■ Aim
Your task is to give the data again, exactly, with every line intact.

■ Material

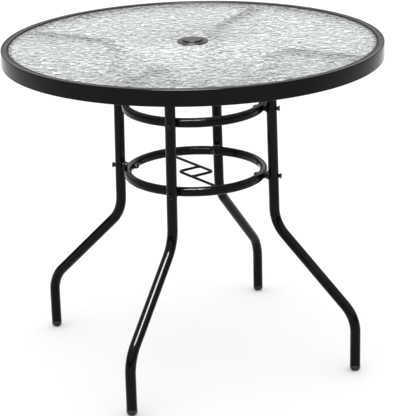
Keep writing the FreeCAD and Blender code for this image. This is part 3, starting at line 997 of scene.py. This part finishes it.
finish_piece(rolled_rim(), STEEL, "powder_coated_steel", "rim_frame")
finish_piece(pebbled_top(), GLASS, "pattern_glass", "glass_top")
finish_piece(vinyl_edging(), VINYL, "black_vinyl", "glass_gasket")
finish_piece(snap_collar(), COLLAR_PLASTIC, "black_plastic", "umbrella_collar")
finish_piece(collar_plug(), COLLAR_PLASTIC, "black_plastic", "collar_cap", body="cap")

REPEATED = [
    (leg_tube("bent_leg", LEG_WALL), STEEL, "powder_coated_steel", "leg"),
    (plug_foot(), FOOT_PLASTIC, "black_plastic", "foot"),
    (arm_bracket(), STEEL, "powder_coated_steel", "rim_bracket"),
]
for model, material, slot, node in REPEATED:
    for side, degrees in SIDES.items():
        finish_piece(copy_piece(model, model.name + "_" + side, degrees), material, slot,
                     node + "_" + side)
    bpy.data.objects.remove(model)

for level, height in (("upper", UPPER_RING_HEIGHT), ("lower", LOWER_RING_HEIGHT)):
    ring = ring_tube("oval_ring_" + level, height)
    node = level + "_ring"
    spacers = at_each_leg(saddle_spacer(height, ring), "saddle_spacers_" + level)
    bolts = at_each_leg(flared_bolt(height), "flared_bolts_" + level)
    nuts = at_each_leg(dome_nut(height), "dome_nuts_" + level)
    finish_piece(ring, STEEL, "powder_coated_steel", node)
    finish_piece(spacers, FOOT_PLASTIC, "black_plastic", node + "_spacers")
    finish_piece(bolts, SCREWS, "blackened_fasteners", node + "_bolts",
                 smooth_angle=SCREW_SMOOTH_ANGLE)
    finish_piece(nuts, SCREWS, "blackened_fasteners", node + "_cap_nuts",
                 smooth_angle=SCREW_SMOOTH_ANGLE)

finish_piece(at_each_leg(arm_screw(), "button_screws"), SCREWS, "blackened_fasteners",
             "arm_screws", smooth_angle=SCREW_SMOOTH_ANGLE)
bar = guide_bar()
finish_piece(copy_piece(bar, "guide_bar_front", 180), STEEL, "powder_coated_steel",
             "guide_rod_front")
finish_piece(bar, STEEL, "powder_coated_steel", "guide_rod_back")

photo_camera()
pale_room()
overhead_lamp()
bpy.context.scene.view_settings.view_transform = "Standard"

■ Full answer
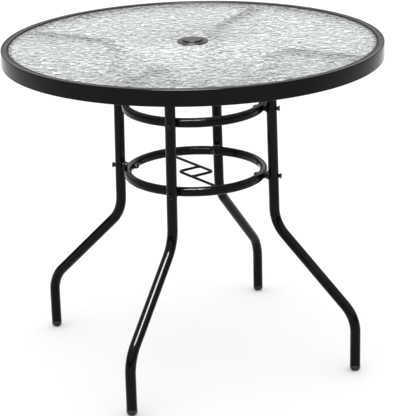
Keep writing the FreeCAD and Blender code for this image. This is part 3, starting at line 997 of scene.py. This part finishes it.
finish_piece(rolled_rim(), STEEL, "powder_coated_steel", "rim_frame")
finish_piece(pebbled_top(), GLASS, "pattern_glass", "glass_top")
finish_piece(vinyl_edging(), VINYL, "black_vinyl", "glass_gasket")
finish_piece(snap_collar(), COLLAR_PLASTIC, "black_plastic", "umbrella_collar")
finish_piece(collar_plug(), COLLAR_PLASTIC, "black_plastic", "collar_cap", body="cap")

REPEATED = [
    (leg_tube("bent_leg", LEG_WALL), STEEL, "powder_coated_steel", "leg"),
    (plug_foot(), FOOT_PLASTIC, "black_plastic", "foot"),
    (arm_bracket(), STEEL, "powder_coated_steel", "rim_bracket"),
]
for model, material, slot, node in REPEATED:
    for side, degrees in SIDES.items():
        finish_piece(copy_piece(model, model.name + "_" + side, degrees), material, slot,
                     node + "_" + side)
    bpy.data.objects.remove(model)

for level, height in (("upper", UPPER_RING_HEIGHT), ("lower", LOWER_RING_HEIGHT)):
    ring = ring_tube("oval_ring_" + level, height)
    node = level + "_ring"
    spacers = at_each_leg(saddle_spacer(height, ring), "saddle_spacers_" + level)
    bolts = at_each_leg(flared_bolt(height), "flared_bolts_" + level)
    nuts = at_each_leg(dome_nut(height), "dome_nuts_" + level)
    finish_piece(ring, STEEL, "powder_coated_steel", node)
    finish_piece(spacers, FOOT_PLASTIC, "black_plastic", node + "_spacers")
    finish_piece(bolts, SCREWS, "blackened_fasteners", node + "_bolts",
                 smooth_angle=SCREW_SMOOTH_ANGLE)
    finish_piece(nuts, SCREWS, "blackened_fasteners", node + "_cap_nuts",
                 smooth_angle=SCREW_SMOOTH_ANGLE)

finish_piece(at_each_leg(arm_screw(), "button_screws"), SCREWS, "blackened_fasteners",
             "arm_screws", smooth_angle=SCREW_SMOOTH_ANGLE)
bar = guide_bar()
finish_piece(copy_piece(bar, "guide_bar_front", 180), STEEL, "powder_coated_steel",
             "guide_rod_front")
finish_piece(bar, STEEL, "powder_coated_steel", "guide_rod_back")

photo_camera()
pale_room()
overhead_lamp()
bpy.context.scene.view_settings.view_transform = "Standard"